Single-element groups — Groups with exactly one row work naturally; the aggregation returns that row’s values unchanged.

t = Table.from_list([[1, 2], [3, 4]], row_labels=["a", "b"], col_labels=["x", "y"])
GroupBy(t, "row").sum().tolist()    # [[1, 2], [3, 4]]  (each row is its own group)
GroupBy(t, "row").count().tolist()  # [[1, 1], [1, 1]]

All-identical rows — When all rows share the same label, there is one group containing all rows. Aggregation behaves normally.

t = Table.from_list([[1, 2], [3, 4]], row_labels=["a", "a"], col_labels=["x", "y"])
GroupBy(t, "row").sum().tolist()      # [[4, 6]]
GroupBy(t, "row").mean().tolist()     # [[2.0, 3.0]]
GroupBy(t, "row").count().tolist()    # [[2, 2]]

Empty table — If the table has no rows (shape (0, n)), GroupBy produces zero groups and aggregation returns an empty Table with shape (0, n_cols).


Design rationale

Table wraps NDArray with labels, not a full DataFrame clone

The Table deliberately does not replicate pandas DataFrames:

  • No multi-index — Axes are flat label lists.
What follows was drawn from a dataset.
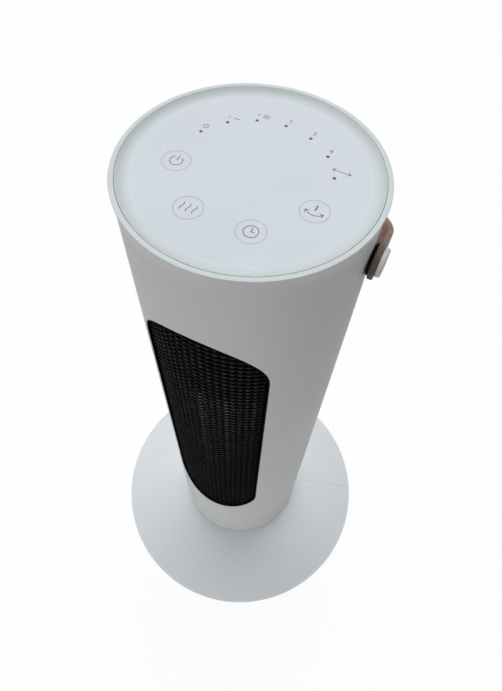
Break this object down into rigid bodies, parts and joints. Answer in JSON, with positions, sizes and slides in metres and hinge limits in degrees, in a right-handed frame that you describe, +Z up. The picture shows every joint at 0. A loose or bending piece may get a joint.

Hierarchical indexing is left to the application layer.

  • No joins/merges — Table is for in-memory computation on a single grid. Combining tables is done via NDArray operations.

  • No mutation — There is no drop, insert, or rename on Table. Create a new Table with the desired axes instead.
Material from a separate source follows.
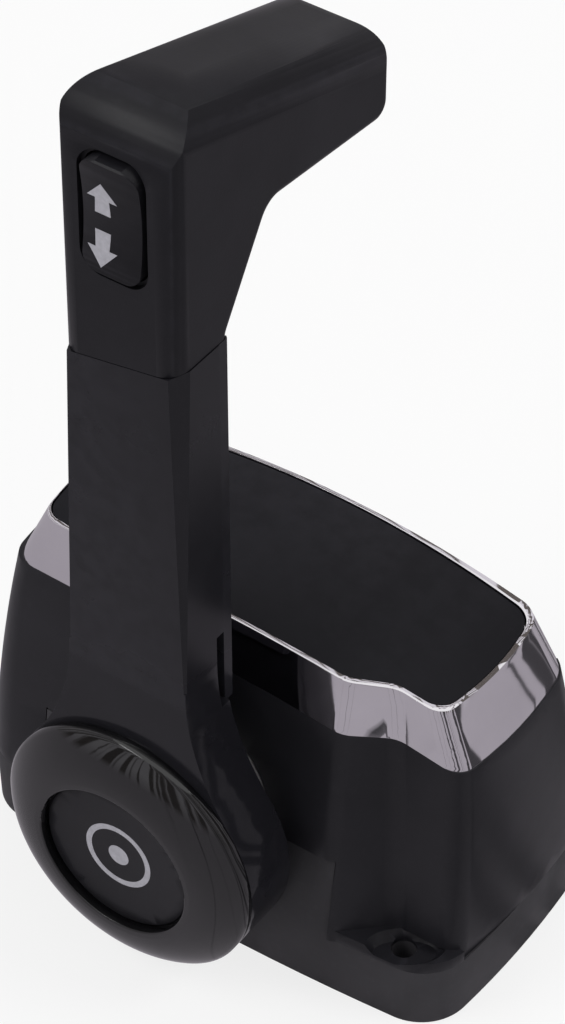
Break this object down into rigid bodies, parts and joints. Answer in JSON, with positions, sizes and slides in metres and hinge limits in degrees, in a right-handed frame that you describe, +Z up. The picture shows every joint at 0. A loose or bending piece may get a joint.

  • 1D results are NDArrays, not 1-column Tables — This keeps the API simple and ensures computed vectors can be immediately used in math ops.

  • Inherits NDArray computation — Methods like where and sum delegate directly to NDArray, so performance characteristics match the underlying array library.

What Table does well

  • Clean T[rows, cols] syntax with label, slice, list, range, callable, and alias selectors.

  • Interop with NDArray for computation.

  • Lightweight — no dependency on pandas; uses only NDArray + standard library.